Las secuelas físicas y el dolor que ha dejado el covid-19 en nuestras familias o amigos, hizo que un gran porcentaje de la población por fin hayamos entendido que el control de la enfermedad es eminentemente social y que suavizar el alto grado de contagio depende de nosotros mismos, sin menospreciar la atipicidad del comportamiento del virus.
Otros se han quedado en la indisciplina de las prioridades lúdicas, convirtiéndose en sujetos de penalización para las entidades que intentan intervenir la morbilidad de la pandemia.
Hoy exponencialmente los casos están aumentando, por lo que las autoridades sanitarias declararon la alerta roja y tenuemente las civiles endurecieron las restricciones de movilidad y acceso a sitios de afluencia masiva de público. Y aunque las prohibiciones no son tan estrictas, sí van a afectar sensiblemente a algunos sectores de la producción y venta de servicios, ya maltrechos por la crisis que han venido arrastrando las economías familiares, luego de un año de depresión por efectos del covid-19.
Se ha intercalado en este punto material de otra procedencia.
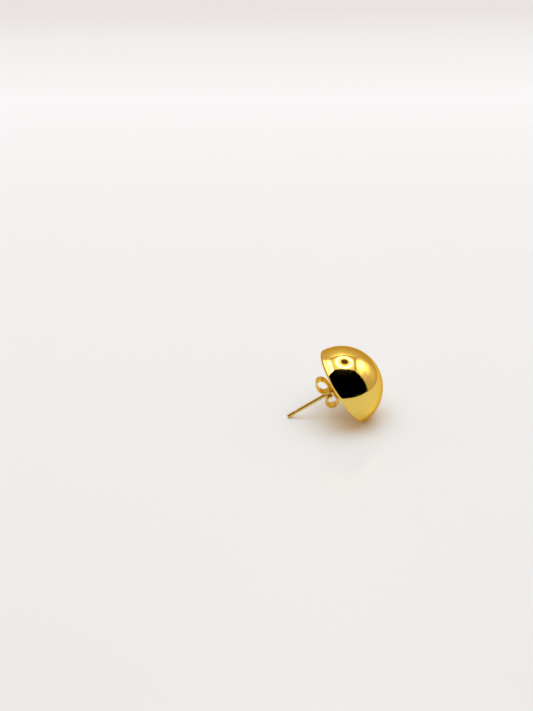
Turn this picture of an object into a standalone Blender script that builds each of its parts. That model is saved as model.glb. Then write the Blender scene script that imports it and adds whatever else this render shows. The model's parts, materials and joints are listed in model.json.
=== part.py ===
"""Half-ball stud earring with a butterfly clutch, as it rests on a table on its rim and its post's tip.

The stud is modelled about its own axis, which is an empty's local Z: the domed front looks along +Z, the
rim lies in the plane Z = 0 and the post runs down to its tip at -Z. Local +X is the side of the rim that
rests on the table. The empty then tilts the whole earring to its resting angle.
"""

from math import asin, atan2, cos, hypot, pi, sin, sqrt

import bmesh
import bpy
from mathutils import Vector

MM = 0.001

# The dome: a hollow half ball, its rim rounded outside and eased inside
DOME_RADIUS = 8.0 * MM
DOME_WALL = 0.6 * MM
RIM_ROUND = 0.5 * MM
RIM_EASE = 0.08 * MM

# The back plate, soldered in behind the rim, with a vent hole above the post
PLATE_RECESS = 0.35 * MM
PLATE_THICKNESS = 0.5 * MM
VENT_RADIUS = 0.4 * MM
VENT_FROM_AXIS = 4.6 * MM

# The post and its solder fillet
POST_RADIUS = 0.35 * MM
POST_REACH = 12.2 * MM
POST_ABOVE_CENTRE = 0.3 * MM
TIP_ROUND = 0.28 * MM
SOLDER_FILLET = 0.4 * MM
NOTCH_FROM_TIP = 2.15 * MM
NOTCH_LENGTH = 0.35 * MM
NOTCH_DEPTH = 0.08 * MM

# The clutch: one strip of sheet, bent into a base plate and two scrolls, the upper one rolled larger
CLUTCH_BEHIND_RIM = 1.7 * MM
SPAN_ABOVE = 3.65 * MM
SPAN_BELOW = 2.9 * MM
HEIGHT_ABOVE = 2.4 * MM
HEIGHT_BELOW = 2.65 * MM
SHEET = 0.28 * MM
STRIP_WIDTH = 1.95 * MM
BASE_WIDTH = 2.9 * MM
JAW_CLEARANCE = 0.06 * MM
HOLE_CLEARANCE = 0.1 * MM
FUNNEL_HEIGHT = 0.32 * MM
FUNNEL_WALL = 0.2 * MM
SCROLL_END_GAP = 0.28 * MM
STRIP_EASE = 0.05 * MM
EASED_CORNER = pi / 3

# How finely the round shapes are divided
DOME_SIDES = 48
ARC_STEPS_DOME = 16
ARC_STEPS_SMALL = 4
POST_SIDES = 16
BASE_STEPS = 5
SCROLL_STEPS = 26

# How far a cutter or a joined piece reaches past the face it goes through
OVERLAP = 0.2 * MM
MERGE = 0.001 * MM

GOLD = (0.83, 0.58, 0.2, 1.0)
CLUTCH_GOLD = (0.8, 0.54, 0.16, 1.0)
POLISHED = 0.06
STAMPED = 0.14


def clear_scene():
    for obj in list(bpy.data.objects):
        bpy.data.objects.remove(obj, do_unlink=True)


def new_collection(name):
    collection = bpy.data.collections.new(name)
    bpy.context.scene.collection.children.link(collection)
    return collection


def metal(name, colour, roughness):
    material = bpy.data.materials.new(name)
    material.use_nodes = True
    shader = material.node_tree.nodes["Principled BSDF"]
    shader.inputs["Base Color"].default_value = colour
    shader.inputs["Metallic"].default_value = 1.0
    shader.inputs["Roughness"].default_value = roughness
    return material


def arc(centre, radius, start, end, steps):
    """Points of an arc in a profile, as (distance from the axis, height), its angles in radians."""
    angles = [start + (end - start) * i / steps for i in range(steps + 1)]
    return [(centre[0] + radius * cos(a), centre[1] + radius * sin(a)) for a in angles]


def mesh_object(name, mesh, collection, axis):
    obj = bpy.data.objects.new(name, mesh)
    collection.objects.link(obj)
    obj.parent = axis
    return obj


def turned(name, profile, sides, collection, axis):
    """A solid turned about local Z from a profile that runs down its outer side."""
    mesh = bpy.data.meshes.new(name)
    points = [(radius, 0.0, height) for radius, height in profile]
    mesh.from_pydata(points, [(i, i + 1) for i in range(len(points) - 1)], [])
    obj = mesh_object(name, mesh, collection, axis)
    # Half a step of turn brings the middle of a flat, not a corner, to the side that rests on the table.
    obj.rotation_euler.z = pi / sides
    screw = obj.modifiers.new("Turn", "SCREW")
    screw.steps = sides
    screw.render_steps = sides
    screw.use_merge_vertices = True
    screw.merge_threshold = MERGE
    return obj


def make_helper(obj):
    obj.hide_render = True
    obj.display_type = "WIRE"


def boolean(obj, other, operation):
    modifier = obj.modifiers.new(f"{operation.title()} {other.name}", "BOOLEAN")
    modifier.operation = operation
    modifier.solver = "EXACT"
    modifier.object = other


def rim_round_centre():
    """Centre of the rim's outer rounding, which touches the ball from inside and the plane of the rim."""
    return sqrt((DOME_RADIUS - RIM_ROUND) ** 2 - RIM_ROUND**2), RIM_ROUND


def dome_profile():
    """The half ball as a solid: down its outside, round the rim, and in across the back plate."""
    centre = rim_round_centre()
    meets_ball = atan2(centre[1], centre[0])
    inside = DOME_RADIUS - DOME_WALL
    outer = arc((0.0, 0.0), DOME_RADIUS, pi / 2, meets_ball, ARC_STEPS_DOME)
    rounding = arc(centre, RIM_ROUND, meets_ball, -pi / 2, ARC_STEPS_SMALL)[1:]
    eased = [(inside + RIM_EASE, 0.0), (inside, RIM_EASE)]
    plate = [(inside, PLATE_RECESS), (0.0, PLATE_RECESS)]
    return outer + rounding + eased + plate


def hollow_profile():
    """The air inside the dome, between the wall and the back plate."""
    radius = DOME_RADIUS - DOME_WALL
    floor = PLATE_RECESS + PLATE_THICKNESS
    meets_plate = asin(floor / radius)
    return arc((0.0, 0.0), radius, pi / 2, meets_plate, ARC_STEPS_DOME) + [(0.0, floor)]


def vent_profile():
    """The vent hole's drill, right through the back plate."""
    top = PLATE_RECESS + PLATE_THICKNESS + OVERLAP
    foot = PLATE_RECESS - OVERLAP
    return [(0.0, top), (VENT_RADIUS, top), (VENT_RADIUS, foot), (0.0, foot)]


def post_profile():
    """The post from inside the back plate to its tip, with the solder fillet and the notch."""
    foot = POST_RADIUS + SOLDER_FILLET
    fillet = arc((foot, PLATE_RECESS - SOLDER_FILLET), SOLDER_FILLET, pi / 2, pi, ARC_STEPS_SMALL)
    notch = -POST_REACH + NOTCH_FROM_TIP
    waist = POST_RADIUS - NOTCH_DEPTH
    shank = [
        (POST_RADIUS, notch + NOTCH_LENGTH / 2 + NOTCH_DEPTH),
        (waist, notch + NOTCH_LENGTH / 2),
        (waist, notch - NOTCH_LENGTH / 2),
        (POST_RADIUS, notch - NOTCH_LENGTH / 2 - NOTCH_DEPTH),
    ]
    tip = arc((POST_RADIUS - TIP_ROUND, TIP_ROUND - POST_REACH), TIP_ROUND, 0.0, -pi / 2, ARC_STEPS_SMALL)
    inside_plate = PLATE_RECESS + PLATE_THICKNESS / 2
    return [(0.0, inside_plate), (foot, inside_plate)] + fillet + shank + tip + [(0.0, -POST_REACH)]


def make_stud(parts, helpers, axis):
    """Dome, back plate and post, soldered together into one solid."""
    stud = turned("dome_stud", dome_profile(), DOME_SIDES, parts, axis)
    hollow = turned("dome_hollow", hollow_profile(), DOME_SIDES, helpers, axis)
    vent = turned("vent_drill", vent_profile(), POST_SIDES, helpers, axis)
    post = turned("post_wire", post_profile(), POST_SIDES, helpers, axis)
    vent.location.x = -VENT_FROM_AXIS
    post.location.x = -POST_ABOVE_CENTRE
    for helper in (hollow, vent, post):
        make_helper(helper)
    boolean(stud, hollow, "DIFFERENCE")
    boolean(stud, vent, "DIFFERENCE")
    boolean(stud, post, "UNION")
    stud.data.materials.append(metal("polished gold", GOLD, POLISHED))
    return stud


def scroll_centreline(span, height):
    """Middle of the sheet along one side, from the post's hole out, round the scroll and back to its end.

    Each point is (distance from the axis, distance behind the ear face, half the strip's width there).
    """
    inner = POST_RADIUS + JAW_CLEARANCE
    centre = (inner + span) / 2, height / 2
    across = (span - inner - SHEET) / 2
    deep = (height - SHEET) / 2
    end_height = SHEET + SCROLL_END_GAP + SHEET / 2
    end_angle = pi + asin((centre[1] - end_height) / deep)
    turn = [-pi / 2 + (end_angle + pi / 2) * i / SCROLL_STEPS for i in range(SCROLL_STEPS + 1)]
    points = []
    for step in range(BASE_STEPS):
        out = centre[0] * step / BASE_STEPS
        share = (1 + cos(pi * step / BASE_STEPS)) / 2
        points.append((out, SHEET / 2, (STRIP_WIDTH + (BASE_WIDTH - STRIP_WIDTH) * share) / 2))
    for angle in turn:
        points.append((centre[0] + across * cos(angle), centre[1] + deep * sin(angle), STRIP_WIDTH / 2))
    return points


def strip_mesh():
    """The clutch's strip as an open sheet through the middle of the metal, smooth shaded."""
    upper = scroll_centreline(SPAN_ABOVE, HEIGHT_ABOVE)
    lower = scroll_centreline(SPAN_BELOW, HEIGHT_BELOW)
    line = [(-out, back, half_width) for out, back, half_width in upper[:0:-1]] + lower
    bm = bmesh.new()
    rows = []
    for out, back, half_width in line:
        height = -CLUTCH_BEHIND_RIM - back
        rows.append([bm.verts.new((out, side * half_width, height)) for side in (-1, 1)])
    for first, second in zip(rows, rows[1:]):
        face = bm.faces.new((first[0], second[0], second[1], first[1]))
        face.smooth = True
    mesh = bpy.data.meshes.new("butterfly_clutch")
    bm.to_mesh(mesh)
    bm.free()
    return mesh


def funnel_profile():
    """The collar that the punch raised round the post's hole, on the scrolls' side of the base plate."""
    outside = POST_RADIUS + HOLE_CLEARANCE + FUNNEL_WALL
    root = outside + FUNNEL_WALL
    top = -CLUTCH_BEHIND_RIM - SHEET / 2
    foot = -CLUTCH_BEHIND_RIM - SHEET - FUNNEL_HEIGHT
    return [(0.0, top), (root, top), (outside, foot), (0.0, foot)]


def hole_profile():
    """The post's hole, flared towards the ear so that the post finds it."""
    bore = POST_RADIUS + HOLE_CLEARANCE
    top = -CLUTCH_BEHIND_RIM + OVERLAP
    foot = -CLUTCH_BEHIND_RIM - SHEET - FUNNEL_HEIGHT - OVERLAP
    flare = bore + SHEET + OVERLAP
    return [(0.0, top), (flare, top), (bore, -CLUTCH_BEHIND_RIM - SHEET), (bore, foot), (0.0, foot)]


def make_clutch(parts, helpers, axis):
    """The clutch's strip, given its thickness, and drilled for the post."""
    clutch = mesh_object("butterfly_clutch", strip_mesh(), parts, axis)
    thicken = clutch.modifiers.new("Sheet", "SOLIDIFY")
    thicken.thickness = SHEET
    thicken.offset = 0.0
    thicken.use_even_offset = True
    ease = clutch.modifiers.new("Ease", "BEVEL")
    ease.width = STRIP_EASE
    ease.segments = 1
    ease.limit_method = "ANGLE"
    ease.angle_limit = EASED_CORNER
    funnel = turned("hole_funnel", funnel_profile(), POST_SIDES, helpers, axis)
    drill = turned("post_hole", hole_profile(), POST_SIDES, helpers, axis)
    for helper in (funnel, drill):
        make_helper(helper)
    for obj in (clutch, funnel, drill):
        obj.location.x = -POST_ABOVE_CENTRE
    boolean(clutch, funnel, "UNION")
    boolean(clutch, drill, "DIFFERENCE")
    clutch.data.materials.append(metal("clutch gold", CLUTCH_GOLD, STAMPED))
    return clutch


def resting_tilt():
    """Angle of the stud's axis above the table when the rim's rounding and the tip's both touch it."""
    rim_out, rim_up = rim_round_centre()
    tip_out, tip_up = POST_RADIUS - TIP_ROUND - POST_ABOVE_CENTRE, TIP_ROUND - POST_REACH
    run, rise = rim_up - tip_up, rim_out - tip_out
    return atan2(rise, run) + asin((RIM_ROUND - TIP_ROUND) / hypot(run, rise))


def seat_on_table(axis, objects):
    """Moves the earring so that it stands on Z = 0 with its box centred on the origin."""
    bpy.context.view_layer.update()
    graph = bpy.context.evaluated_depsgraph_get()
    corners = []
    for obj in objects:
        evaluated = obj.evaluated_get(graph)
        mesh = evaluated.to_mesh()
        corners += [evaluated.matrix_world @ vertex.co for vertex in mesh.vertices]
        evaluated.to_mesh_clear()
    low = Vector([min(corner[i] for corner in corners) for i in range(3)])
    high = Vector([max(corner[i] for corner in corners) for i in range(3)])
    middle = (low + high) / 2
    axis.location -= Vector((middle.x, middle.y, low.z))


def main():
    clear_scene()
    parts = new_collection("dome stud earring")
    helpers = new_collection("dome stud earring cutters")
    axis = bpy.data.objects.new("stud_axis", None)
    parts.objects.link(axis)
    stud = make_stud(parts, helpers, axis)
    clutch = make_clutch(parts, helpers, axis)
    axis.rotation_euler.y = pi / 2 - resting_tilt()
    seat_on_table(axis, (stud, clutch))


main()
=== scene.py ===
"""Half-ball stud earring with its butterfly clutch, resting on a white sheet in a small light box.

The stud's own frame has its Z along the post towards the dome's front, its origin in the middle of the rim
and its X towards the side of the rim that rests on the sheet. All sizes are in metres.
"""

import json
from math import asin, atan2, cos, pi, radians, sin, sqrt

import bmesh
import bpy
from bpy.props import FloatProperty, FloatVectorProperty, PointerProperty
from bpy.types import Operator, Panel, PropertyGroup
from mathutils import Matrix, Vector


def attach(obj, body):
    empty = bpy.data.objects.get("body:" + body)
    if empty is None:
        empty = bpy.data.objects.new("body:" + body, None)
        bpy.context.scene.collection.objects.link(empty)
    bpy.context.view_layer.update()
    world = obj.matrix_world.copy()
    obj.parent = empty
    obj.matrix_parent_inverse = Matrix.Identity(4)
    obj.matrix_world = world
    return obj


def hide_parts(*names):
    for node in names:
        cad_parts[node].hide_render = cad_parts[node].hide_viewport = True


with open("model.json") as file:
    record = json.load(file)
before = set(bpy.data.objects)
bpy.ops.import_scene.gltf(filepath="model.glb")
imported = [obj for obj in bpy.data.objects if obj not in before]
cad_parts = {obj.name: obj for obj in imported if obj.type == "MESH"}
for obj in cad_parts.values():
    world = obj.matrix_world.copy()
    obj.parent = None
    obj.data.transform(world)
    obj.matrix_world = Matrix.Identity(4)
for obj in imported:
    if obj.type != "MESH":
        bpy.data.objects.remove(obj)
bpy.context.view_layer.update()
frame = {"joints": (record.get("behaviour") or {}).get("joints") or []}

MM = 0.001
SLIDE_AXIS = Vector(frame["joints"][0]["axis"])

bl_info = {
    "name": "Half-ball stud earring",
    "version": (1, 0, 0),
    "blender": (4, 5, 0),
    "location": "3D View > Sidebar > Earring",
    "description": "Makes a polished half-ball stud with its butterfly clutch, and the light box round it",
    "category": "Object",
}


def length(name, millimetres, description):
    """A size that the user can change, given here in millimetres and kept in metres."""
    return FloatProperty(
        name=name,
        description=description,
        default=millimetres * MM,
        min=0.0,
        precision=5,
        unit="LENGTH",
    )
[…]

Volvemos entonces a la desatendida petición de poner los recursos públicos al servicio de la supervivencia y las necesidades básicas que por estos días van a acentuarse, sencillamente porque una franja muy alta de la población vive del día a día y los confinamientos parciales afectan ostensiblemente la obtención de recursos económicos para solventar sus mínimos gastos.
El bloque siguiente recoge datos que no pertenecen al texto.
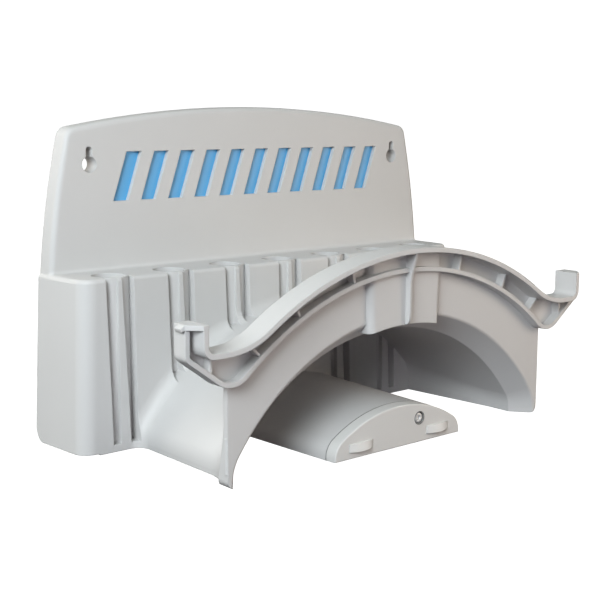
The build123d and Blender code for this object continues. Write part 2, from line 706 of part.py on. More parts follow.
def make_inlay():
    """Coloured plate that lies against the inside of the panel behind the windows."""
    front = PANEL_DEPTH - PANEL_WALL
    return box_between(-INLAY_HALF, INLAY_HALF, front - INLAY_THICK, front, INLAY_FOOT_Z, INLAY_TOP_Z)


os.makedirs("parts", exist_ok=True)
place = Pos(0, 0, -ORIGIN_Z)
nodes = {
    "bracket_body": make_body(),
    "inlay_plate": make_inlay(),
    "core_cap": make_cap(),
    "cap_screw": make_screw(),
}
for name, solid in nodes.items():
    export_step(place * solid, "parts/" + name + ".step")
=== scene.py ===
from math import cos, radians, sin

import bmesh
import bpy
import numpy as np
from bpy.props import FloatProperty, FloatVectorProperty, PointerProperty
from mathutils import Matrix, Vector


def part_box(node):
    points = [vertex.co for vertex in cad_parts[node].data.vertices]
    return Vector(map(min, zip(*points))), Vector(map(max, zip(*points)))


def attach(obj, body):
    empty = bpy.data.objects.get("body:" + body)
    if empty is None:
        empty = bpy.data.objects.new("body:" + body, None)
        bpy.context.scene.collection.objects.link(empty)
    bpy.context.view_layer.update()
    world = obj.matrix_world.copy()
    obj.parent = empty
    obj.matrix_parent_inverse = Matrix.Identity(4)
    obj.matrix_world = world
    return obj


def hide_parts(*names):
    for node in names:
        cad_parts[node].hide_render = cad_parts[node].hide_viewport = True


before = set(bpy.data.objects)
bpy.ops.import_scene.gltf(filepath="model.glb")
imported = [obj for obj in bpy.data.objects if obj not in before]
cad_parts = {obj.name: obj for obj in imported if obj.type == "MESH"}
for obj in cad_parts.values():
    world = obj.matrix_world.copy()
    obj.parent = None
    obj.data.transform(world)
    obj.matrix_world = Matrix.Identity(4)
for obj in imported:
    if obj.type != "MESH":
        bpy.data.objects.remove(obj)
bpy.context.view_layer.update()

bl_info = {
    "name": "Accessory wall bracket",
    "version": (1, 0, 0),
    "blender": (4, 5, 0),
    "location": "View3D > Sidebar > Bracket",
    "description": "Finishes a moulded wall bracket and sets up a plain studio around it",
    "category": "Object",
}

# The CAD box, and the lowest and highest corners of the nodes that scene pieces are placed by, in metres.
BODY = "bracket_body"
INLAY = "inlay_plate"
CAP = "core_cap"
SCREW = "cap_screw"
LOW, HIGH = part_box(BODY)
CAP_LOW, CAP_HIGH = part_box(CAP)
SCREW_LOW, SCREW_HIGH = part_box(SCREW)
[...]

Es cierto que es tiempo de unirnos y no entrar en discusiones políticas cuyo objetivo sea develar falencias administrativas, las cuales van en contra del sufrido pueblo que ilusionado elige a los que considera buenos hombres y mujeres, otorgándoles el privilegio de dirigir sus destinos. Pero también lo es, que los administradores, óigase bien y que no se les olvide, son mandatarios, depositarios del mandato que les dimos democráticamente en las urnas, para que de mejor forma tomaran las decisiones en nuestro nombre, siempre guiados por el beneficio colectivo.
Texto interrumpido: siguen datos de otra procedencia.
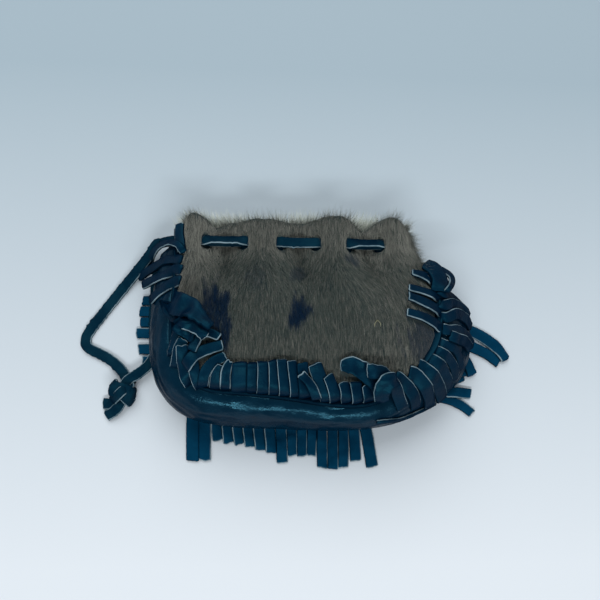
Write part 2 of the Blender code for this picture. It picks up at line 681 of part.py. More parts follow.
BACK_STRIPS = {
    5: (-73.7, 21.1, 1.0, 4, 1, 0), 6: (-74.8, 16.9, 1.0, 4, 1, 0), 7: (-77.1, 11.8, 1.0, 4, 1, 0),
    8: (-77.5, 7.5, 1.0, 4, 1, 0), 9: (-79.3, 2.7, 1.0, 4, 1, 0), 10: (-77.9, -4.1, 1.0, 4, 1, 0),
    11: (-76.0, -9.1, 1.0, 4, 1, 0), 17: (-53.7, -49.5, 1.0, 5, 1.5, 0),
    18: (-48.6, -49.5, 1.0, 5, 1.5, 0), 19: (-44.0, -41.1, 1.0, 4, 1, 0),
    20: (-39.8, -42.3, 1.0, 4, 1, 0), 21: (-35.3, -43.5, 1.0, 4, 1, 0),
    22: (-30.8, -44.3, 1.0, 4, 1, 0), 23: (-26.2, -45.5, 1.0, 4, 1, 0),
    24: (-21.7, -46.5, 1.0, 4, 1, 0), 25: (-16.9, -50.7, 1.0, 5, 1.5, 0),
    26: (-12.2, -47.5, 1.0, 4, 1, 0), 27: (-6.8, -47.9, 1.0, 4, 1, 0),
    28: (-1.4, -53.0, 1.0, 5, 1.5, 0), 29: (4.6, -53.0, 1.0, 5, 1.5, 0),
    30: (10.4, -52.6, 1.0, 5, 1.5, 0), 31: (16.0, -49.7, 1.0, 5, 1.5, 0),
    32: (21.8, -52.4, 1.0, 5, 1.5, 0),
    40: (62.7, -30.0, 1.0, 5, 1, 0), 41: (64.1, -21.9, 1.0, 5, 1, 0),
    42: (60.4, -16.7, 1.0, 4, 1, 0), 44: (66.3, -13.7, 1.0, 5, 1, 0),
    45: (76.8, -9.6, 1.0, 6, 1.5, 0), 46: (80.1, -6.1, 1.0, 6, 1.5, 0),
    47: (48.5, 3.6, 20.0, 9, 4, 0), 48: (48.6, 8.8, 19.0, 9, 4, 0), 49: (47.8, 14.1, 18.0, 9, 4, 0),
}

ground = Ground()
for sheet in (front_sheet, back_sheet, gusset_sheet, lace_sheet, upper_sheet, lower_sheet):
    ground.put(*sheet.solid())

back_welt = welt(back_seam, back_out, [BACK_STRIPS.get(k) for k in range(BACK_COUNT)],
                 BACK_STEPS, ground, 10.0)
front_welt = welt(front_seam, front_out, [FRONT_STRIPS.get(k) for k in range(FRONT_COUNT)],
                  FRONT_STEPS, ground, 0.0)

# Every piece as a closed solid, with 0, 0, 0 under the middle of the bag without its free loop
FREE_LOOP = ('drawstring_upper_run', 'drawstring_lower_run', 'drawstring_knot')
solids = {
    'front_panel': front_sheet.solid(),
    'back_panel': back_sheet.solid(),
    'gusset': gusset_sheet.solid(),
    'front_fringe': front_welt.solid(),
    'back_fringe': back_welt.solid(),
    'drawstring': lace_sheet.solid(),
    'drawstring_upper_run': upper_sheet.solid(),
    'drawstring_lower_run': lower_sheet.solid(),
    'drawstring_knot': wrap_solid(),
}
materials = {
    'front_panel': make_material('front_hide', (0.06, 0.07, 0.06), 0.9),
    'back_panel': make_material('back_hide', (0.5, 0.55, 0.5), 0.9),
    'gusset': make_material('gusset_leather', (0.004, 0.03, 0.06), 0.4),
    'front_fringe': make_material('front_fringe_leather', (0.003, 0.02, 0.045), 0.5),
    'back_fringe': make_material('back_fringe_leather', (0.003, 0.025, 0.055), 0.5),
    'drawstring': make_material('drawstring_leather', (0.006, 0.03, 0.05), 0.6),
    'drawstring_upper_run': make_material('upper_run_leather', (0.006, 0.03, 0.05), 0.6),
    'drawstring_lower_run': make_material('lower_run_leather', (0.006, 0.03, 0.05), 0.6),
    'drawstring_knot': make_material('knot_leather', (0.006, 0.03, 0.05), 0.6),
}
bag = [verts for name, (verts, _) in solids.items() if name not in FREE_LOOP]
corners = np.array([tuple(v) for verts in bag for v in verts])
low, high = corners.min(axis=0), corners.max(axis=0)
origin = np.array([(low[0] + high[0]) / 2, (low[1] + high[1]) / 2, low[2]])
print('origin', np.round(origin, 3), 'size', np.round(high - low, 1))
total = 0
for name, (verts, faces) in solids.items():
    obj = finish(name, [np.array(tuple(v)) - origin for v in verts], faces, materials[name])
    obj.data.calc_loop_triangles()
    total += len(obj.data.loop_triangles)
    print(name, len(obj.data.loop_triangles))
print('triangles', total)
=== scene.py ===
"""Looks of the drawstring pouch: hair-on hide, smooth leather gusset, fringed welts and a flat lace."""
import math

import bmesh
import bpy
import numpy as np
from mathutils import Matrix, Vector, noise
from mathutils.bvhtree import BVHTree


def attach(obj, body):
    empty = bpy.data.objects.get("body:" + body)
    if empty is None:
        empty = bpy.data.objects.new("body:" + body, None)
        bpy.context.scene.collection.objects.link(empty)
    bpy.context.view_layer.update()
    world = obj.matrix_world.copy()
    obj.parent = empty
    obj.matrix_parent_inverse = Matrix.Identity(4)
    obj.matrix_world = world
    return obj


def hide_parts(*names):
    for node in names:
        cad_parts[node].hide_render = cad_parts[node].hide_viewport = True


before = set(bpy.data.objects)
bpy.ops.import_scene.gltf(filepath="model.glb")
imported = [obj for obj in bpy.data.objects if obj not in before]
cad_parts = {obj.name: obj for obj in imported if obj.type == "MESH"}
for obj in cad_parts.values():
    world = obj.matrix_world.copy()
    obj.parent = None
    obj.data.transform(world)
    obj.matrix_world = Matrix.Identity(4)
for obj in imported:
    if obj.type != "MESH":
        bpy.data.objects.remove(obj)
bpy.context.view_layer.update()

# Camera: it looks steeply down on the pouch from just below its bottom edge, a little to the left
# of the middle, so that the front panel faces it.
MM = 0.001
CAMERA_DISTANCE = 0.3053
CAMERA_TURN = math.radians(-4.5)
CAMERA_TILT = math.radians(13.0)
aim = Vector((-10.155, 19.556, 0.0)) * MM
back_way = Vector((math.tan(CAMERA_TURN), -math.tan(CAMERA_TILT), 1.0)).normalized()
right_way = Vector((0, 1, 0)).cross(back_way).normalized()
up_way = back_way.cross(right_way)
camera = bpy.data.objects.new("camera", bpy.data.cameras.new("camera"))
camera.data.lens = 42.0
camera.data.sensor_width = 36.0
camera.data.clip_start = 0.01
camera.matrix_world = Matrix.Translation(aim + back_way * CAMERA_DISTANCE) @ Matrix(
    (right_way, up_way, back_way)).transposed().to_4x4()
scene = bpy.context.scene
scene.collection.objects.link(camera)
scene.camera = camera
scene.view_settings.view_transform = "Standard"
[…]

No entiendo entonces por qué en momentos de dificultades nos limitamos solo a políticas asistencialistas, que si bien es cierto resuelven momentáneamente una necesidad, poco o nada solucionan de fondo la problemática que probado está dejó de ser circunstancial, porque el virus vino para quedarse y nadie ha dicho cuántos picos más de contagio, con los respectivos confinamientos, tendremos que afrontar. Por lo tanto, la solución no son los mercaditos y menos si están cargados de sobrecostos.
Mucho menos serán las faraónicas inversiones que con bombos y platillos ha anunciado el señor gobernador, desconociendo totalmente los mínimos conceptos de planificación, la incertidumbre de las regalías por cierre de minas y la reorientación de recursos propios a la crisis social del covid-19. Solo muestra una extraña devoción por la falsa deidad del cemento.
El cumplimiento de metas e impacto en las comunidades pasó a un segundo plano. De generación de empleo solo habla en mano de obra no calificada, si es que no traen de Cartagena también a los maestros de obra. En fin, gastaremos nuestros recursos en tan bonitas como costosas edificaciones muy mal ubicadas, en contra vía de lo que realmente necesitamos. El espacio de esta columna no da para más, por lo que en otro momento hablaremos de cada gasto individualmente. Lo importante ahora es que concejales, diputados, funcionarios, amigos y familiares de los alcaldes y del gobernador, los asesoren en el sentido de invertir el presupuesto pensando en la gente y las dificultades propias del crítico momento que vivimos y no de espaldas a quienes los llevaron a esos puestos de privilegio. Solo con la amigable ayuda del Estado, limitaremos las riesgosas conductas que potencializan nuestra vulnerabilidad al contagio. Piensen en la gente. Un abrazo.